TASK REQUIREMENTS
The lines to reproduce run from the first one through the line containing "LABEL_COLUMNS = 14". Reproduce them exactly.

--- start of ITEMS ---

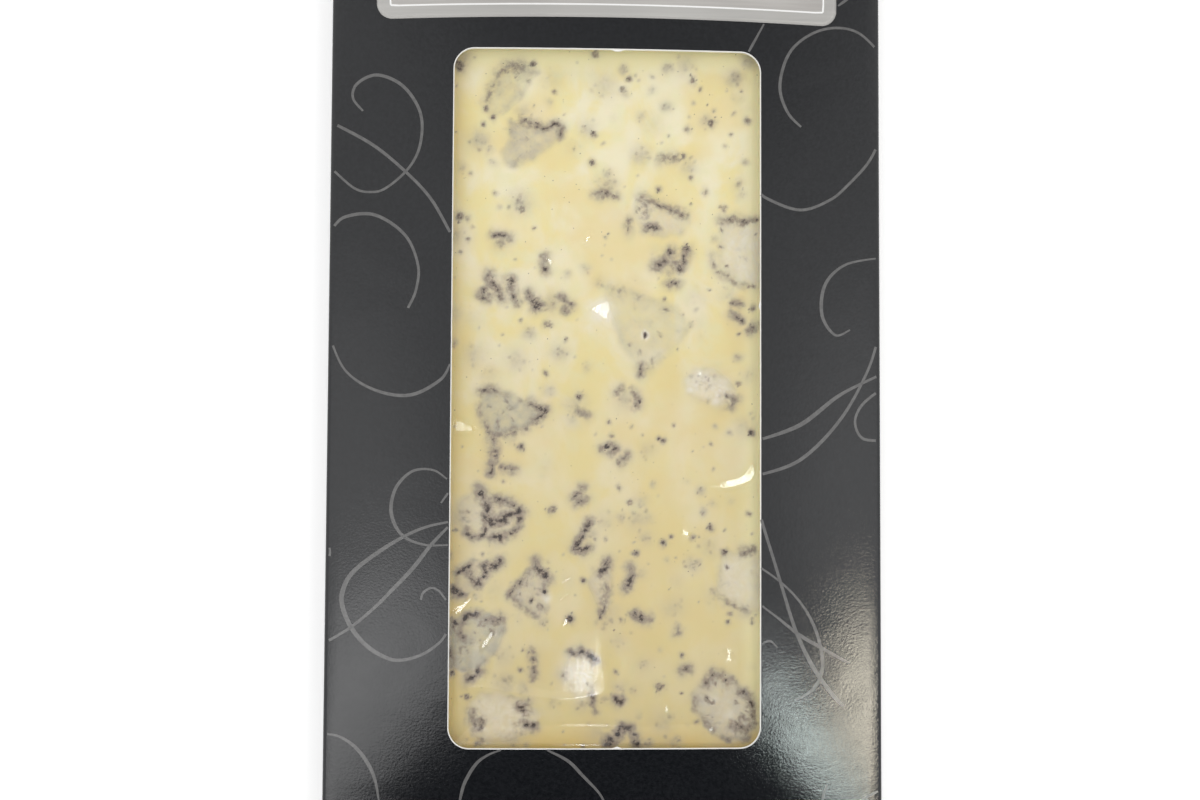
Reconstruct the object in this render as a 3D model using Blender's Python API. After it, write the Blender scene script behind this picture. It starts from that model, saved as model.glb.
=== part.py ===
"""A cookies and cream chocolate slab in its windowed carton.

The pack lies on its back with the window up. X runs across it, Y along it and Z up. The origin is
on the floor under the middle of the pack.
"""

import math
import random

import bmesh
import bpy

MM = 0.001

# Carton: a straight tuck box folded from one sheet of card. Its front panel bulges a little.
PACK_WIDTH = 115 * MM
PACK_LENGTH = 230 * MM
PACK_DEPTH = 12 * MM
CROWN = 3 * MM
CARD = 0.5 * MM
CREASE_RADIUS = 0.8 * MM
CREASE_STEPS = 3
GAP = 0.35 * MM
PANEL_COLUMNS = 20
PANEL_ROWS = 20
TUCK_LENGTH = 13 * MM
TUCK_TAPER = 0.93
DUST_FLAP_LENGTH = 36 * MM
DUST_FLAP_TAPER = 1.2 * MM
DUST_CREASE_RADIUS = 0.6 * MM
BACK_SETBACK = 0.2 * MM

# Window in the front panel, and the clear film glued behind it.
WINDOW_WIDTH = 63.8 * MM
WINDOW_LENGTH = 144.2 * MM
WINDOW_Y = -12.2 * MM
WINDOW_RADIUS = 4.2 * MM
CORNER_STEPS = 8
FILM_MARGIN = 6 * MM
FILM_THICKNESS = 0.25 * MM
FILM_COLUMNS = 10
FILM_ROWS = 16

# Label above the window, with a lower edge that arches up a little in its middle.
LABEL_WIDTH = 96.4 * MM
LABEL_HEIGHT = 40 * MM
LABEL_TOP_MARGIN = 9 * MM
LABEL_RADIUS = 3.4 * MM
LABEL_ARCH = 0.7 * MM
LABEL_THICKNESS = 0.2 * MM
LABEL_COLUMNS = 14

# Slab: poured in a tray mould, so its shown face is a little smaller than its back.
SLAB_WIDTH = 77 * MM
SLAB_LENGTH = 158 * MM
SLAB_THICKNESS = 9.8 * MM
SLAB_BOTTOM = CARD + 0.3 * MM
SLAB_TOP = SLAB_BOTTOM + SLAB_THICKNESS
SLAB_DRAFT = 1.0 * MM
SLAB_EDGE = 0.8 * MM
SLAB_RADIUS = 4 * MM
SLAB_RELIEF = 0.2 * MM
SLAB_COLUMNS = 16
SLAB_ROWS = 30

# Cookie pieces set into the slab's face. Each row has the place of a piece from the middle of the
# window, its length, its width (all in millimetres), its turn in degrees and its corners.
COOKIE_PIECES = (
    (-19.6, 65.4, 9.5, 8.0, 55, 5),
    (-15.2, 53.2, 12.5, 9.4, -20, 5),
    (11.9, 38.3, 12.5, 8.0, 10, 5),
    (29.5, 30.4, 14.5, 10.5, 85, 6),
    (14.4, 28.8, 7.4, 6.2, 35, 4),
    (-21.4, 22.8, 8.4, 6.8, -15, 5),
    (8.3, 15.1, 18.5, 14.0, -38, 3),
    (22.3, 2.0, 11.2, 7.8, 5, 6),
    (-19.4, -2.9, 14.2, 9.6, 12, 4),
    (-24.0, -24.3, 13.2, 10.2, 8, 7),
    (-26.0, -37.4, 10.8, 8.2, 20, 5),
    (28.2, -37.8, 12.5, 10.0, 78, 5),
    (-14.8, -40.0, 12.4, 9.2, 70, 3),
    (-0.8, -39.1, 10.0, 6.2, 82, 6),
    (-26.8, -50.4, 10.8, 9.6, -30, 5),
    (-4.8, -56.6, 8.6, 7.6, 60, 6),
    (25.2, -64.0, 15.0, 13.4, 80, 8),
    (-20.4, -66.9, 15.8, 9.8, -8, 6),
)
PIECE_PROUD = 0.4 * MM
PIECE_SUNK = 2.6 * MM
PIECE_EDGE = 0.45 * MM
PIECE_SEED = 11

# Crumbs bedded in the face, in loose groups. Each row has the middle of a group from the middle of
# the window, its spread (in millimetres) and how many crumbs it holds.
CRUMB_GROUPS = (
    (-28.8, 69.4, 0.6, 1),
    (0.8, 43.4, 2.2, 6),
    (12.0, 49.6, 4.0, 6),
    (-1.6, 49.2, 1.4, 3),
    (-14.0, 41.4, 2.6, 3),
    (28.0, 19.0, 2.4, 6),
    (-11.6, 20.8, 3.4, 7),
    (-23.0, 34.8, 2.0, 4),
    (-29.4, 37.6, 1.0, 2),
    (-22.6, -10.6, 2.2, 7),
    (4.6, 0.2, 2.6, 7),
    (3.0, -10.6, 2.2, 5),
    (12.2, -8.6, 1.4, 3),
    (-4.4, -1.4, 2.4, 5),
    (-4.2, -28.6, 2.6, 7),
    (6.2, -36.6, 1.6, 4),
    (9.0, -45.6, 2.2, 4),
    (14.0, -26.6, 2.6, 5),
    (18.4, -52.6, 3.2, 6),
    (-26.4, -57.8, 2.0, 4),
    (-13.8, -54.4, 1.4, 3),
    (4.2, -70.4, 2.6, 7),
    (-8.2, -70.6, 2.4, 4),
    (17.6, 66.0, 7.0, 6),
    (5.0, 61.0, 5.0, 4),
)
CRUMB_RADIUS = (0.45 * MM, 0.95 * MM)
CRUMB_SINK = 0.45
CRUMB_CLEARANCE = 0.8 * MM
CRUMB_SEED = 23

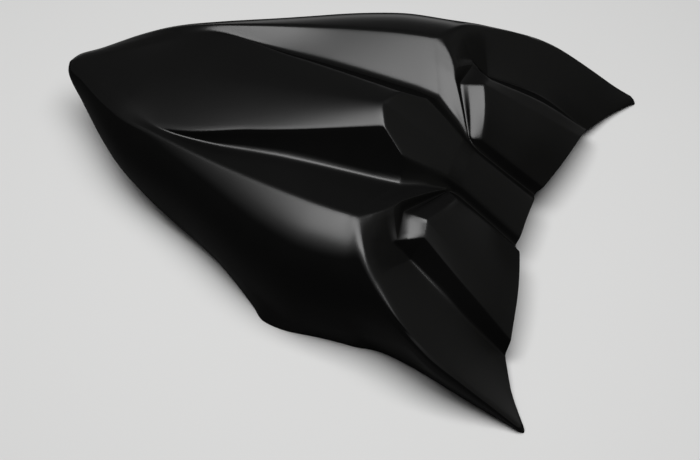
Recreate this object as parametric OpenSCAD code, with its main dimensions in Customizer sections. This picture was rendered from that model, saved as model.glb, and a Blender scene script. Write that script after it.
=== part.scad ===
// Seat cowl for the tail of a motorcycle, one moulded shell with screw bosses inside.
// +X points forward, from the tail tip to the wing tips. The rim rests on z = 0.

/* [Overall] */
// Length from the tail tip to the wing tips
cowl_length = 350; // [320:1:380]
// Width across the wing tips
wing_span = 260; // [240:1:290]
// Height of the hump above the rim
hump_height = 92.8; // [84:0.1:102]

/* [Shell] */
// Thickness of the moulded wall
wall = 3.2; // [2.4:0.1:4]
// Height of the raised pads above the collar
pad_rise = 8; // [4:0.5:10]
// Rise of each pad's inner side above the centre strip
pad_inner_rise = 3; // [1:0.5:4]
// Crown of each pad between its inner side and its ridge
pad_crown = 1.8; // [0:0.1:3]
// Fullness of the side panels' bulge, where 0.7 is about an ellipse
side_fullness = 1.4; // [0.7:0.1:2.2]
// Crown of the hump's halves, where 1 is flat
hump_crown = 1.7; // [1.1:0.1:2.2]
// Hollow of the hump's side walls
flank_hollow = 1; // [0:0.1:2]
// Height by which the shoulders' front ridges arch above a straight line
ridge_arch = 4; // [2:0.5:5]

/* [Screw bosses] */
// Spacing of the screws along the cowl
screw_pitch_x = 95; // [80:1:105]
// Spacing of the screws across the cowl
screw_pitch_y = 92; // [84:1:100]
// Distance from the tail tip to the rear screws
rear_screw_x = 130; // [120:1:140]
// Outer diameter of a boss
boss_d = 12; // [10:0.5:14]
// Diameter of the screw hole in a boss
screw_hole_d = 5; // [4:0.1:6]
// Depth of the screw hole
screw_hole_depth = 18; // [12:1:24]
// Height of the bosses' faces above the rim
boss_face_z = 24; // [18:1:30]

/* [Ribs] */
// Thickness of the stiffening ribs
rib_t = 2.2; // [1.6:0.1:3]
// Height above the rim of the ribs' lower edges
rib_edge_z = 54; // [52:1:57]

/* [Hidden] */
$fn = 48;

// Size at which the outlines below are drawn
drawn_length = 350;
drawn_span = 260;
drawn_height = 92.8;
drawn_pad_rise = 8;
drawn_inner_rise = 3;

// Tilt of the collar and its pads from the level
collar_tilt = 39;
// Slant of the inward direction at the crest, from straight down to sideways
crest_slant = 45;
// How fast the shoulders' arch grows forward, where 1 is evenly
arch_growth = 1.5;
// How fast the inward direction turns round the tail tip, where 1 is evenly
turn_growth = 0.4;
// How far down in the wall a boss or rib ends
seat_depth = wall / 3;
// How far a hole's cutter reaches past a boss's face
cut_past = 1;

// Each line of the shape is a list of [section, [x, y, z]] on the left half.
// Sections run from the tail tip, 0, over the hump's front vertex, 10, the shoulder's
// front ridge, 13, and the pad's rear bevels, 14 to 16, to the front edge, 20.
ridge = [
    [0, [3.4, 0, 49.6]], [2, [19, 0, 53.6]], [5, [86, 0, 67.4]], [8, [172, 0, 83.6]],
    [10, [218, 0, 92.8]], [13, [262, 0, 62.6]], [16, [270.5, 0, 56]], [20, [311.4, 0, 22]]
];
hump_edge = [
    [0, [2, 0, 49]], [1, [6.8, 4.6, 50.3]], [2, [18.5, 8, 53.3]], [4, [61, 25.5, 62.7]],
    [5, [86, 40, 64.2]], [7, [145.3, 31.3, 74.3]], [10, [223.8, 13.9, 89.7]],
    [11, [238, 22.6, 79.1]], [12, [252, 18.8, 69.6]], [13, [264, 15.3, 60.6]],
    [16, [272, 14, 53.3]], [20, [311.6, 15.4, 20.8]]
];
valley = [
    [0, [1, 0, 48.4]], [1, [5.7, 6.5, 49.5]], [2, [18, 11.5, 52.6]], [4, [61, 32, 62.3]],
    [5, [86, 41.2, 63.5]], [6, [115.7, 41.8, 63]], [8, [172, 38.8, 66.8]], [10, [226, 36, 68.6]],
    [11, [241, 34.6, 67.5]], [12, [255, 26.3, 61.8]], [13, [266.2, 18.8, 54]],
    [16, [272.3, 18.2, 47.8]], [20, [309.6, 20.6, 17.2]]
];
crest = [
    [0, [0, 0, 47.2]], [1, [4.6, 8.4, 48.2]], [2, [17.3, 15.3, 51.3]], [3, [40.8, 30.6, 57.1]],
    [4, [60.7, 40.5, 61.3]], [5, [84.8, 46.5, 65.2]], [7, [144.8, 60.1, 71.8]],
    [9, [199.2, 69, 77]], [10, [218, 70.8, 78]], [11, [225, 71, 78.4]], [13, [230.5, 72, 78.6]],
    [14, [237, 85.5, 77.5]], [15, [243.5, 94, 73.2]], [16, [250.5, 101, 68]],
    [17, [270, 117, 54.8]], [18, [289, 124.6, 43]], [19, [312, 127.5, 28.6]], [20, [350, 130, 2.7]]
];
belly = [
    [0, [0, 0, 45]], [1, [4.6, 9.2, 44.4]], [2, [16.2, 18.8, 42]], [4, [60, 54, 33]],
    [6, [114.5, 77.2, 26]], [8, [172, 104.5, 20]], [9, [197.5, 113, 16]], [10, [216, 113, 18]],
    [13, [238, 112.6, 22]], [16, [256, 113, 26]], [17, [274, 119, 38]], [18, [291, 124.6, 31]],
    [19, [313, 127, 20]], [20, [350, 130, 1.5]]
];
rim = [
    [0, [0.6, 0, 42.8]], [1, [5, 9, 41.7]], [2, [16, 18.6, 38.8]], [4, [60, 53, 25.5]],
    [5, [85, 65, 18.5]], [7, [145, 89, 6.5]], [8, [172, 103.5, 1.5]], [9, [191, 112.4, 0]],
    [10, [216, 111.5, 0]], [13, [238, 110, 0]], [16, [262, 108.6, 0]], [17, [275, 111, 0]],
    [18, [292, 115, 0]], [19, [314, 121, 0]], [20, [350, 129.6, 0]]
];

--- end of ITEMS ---

RESPONSE TO THE EXERCISE
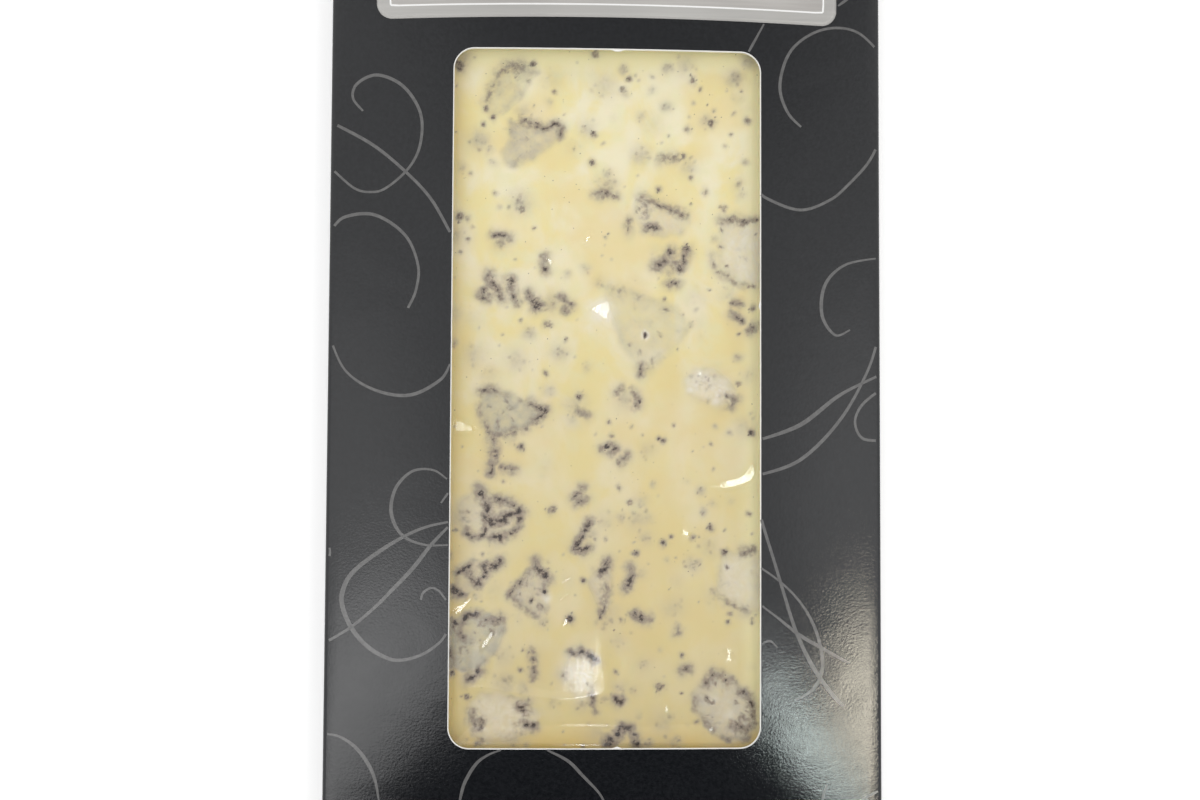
Reconstruct the object in this render as a 3D model using Blender's Python API. After it, write the Blender scene script behind this picture. It starts from that model, saved as model.glb.
=== part.py ===
"""A cookies and cream chocolate slab in its windowed carton.

The pack lies on its back with the window up. X runs across it, Y along it and Z up. The origin is
on the floor under the middle of the pack.
"""

import math
import random

import bmesh
import bpy

MM = 0.001

# Carton: a straight tuck box folded from one sheet of card. Its front panel bulges a little.
PACK_WIDTH = 115 * MM
PACK_LENGTH = 230 * MM
PACK_DEPTH = 12 * MM
CROWN = 3 * MM
CARD = 0.5 * MM
CREASE_RADIUS = 0.8 * MM
CREASE_STEPS = 3
GAP = 0.35 * MM
PANEL_COLUMNS = 20
PANEL_ROWS = 20
TUCK_LENGTH = 13 * MM
TUCK_TAPER = 0.93
DUST_FLAP_LENGTH = 36 * MM
DUST_FLAP_TAPER = 1.2 * MM
DUST_CREASE_RADIUS = 0.6 * MM
BACK_SETBACK = 0.2 * MM

# Window in the front panel, and the clear film glued behind it.
WINDOW_WIDTH = 63.8 * MM
WINDOW_LENGTH = 144.2 * MM
WINDOW_Y = -12.2 * MM
WINDOW_RADIUS = 4.2 * MM
CORNER_STEPS = 8
FILM_MARGIN = 6 * MM
FILM_THICKNESS = 0.25 * MM
FILM_COLUMNS = 10
FILM_ROWS = 16

# Label above the window, with a lower edge that arches up a little in its middle.
LABEL_WIDTH = 96.4 * MM
LABEL_HEIGHT = 40 * MM
LABEL_TOP_MARGIN = 9 * MM
LABEL_RADIUS = 3.4 * MM
LABEL_ARCH = 0.7 * MM
LABEL_THICKNESS = 0.2 * MM
LABEL_COLUMNS = 14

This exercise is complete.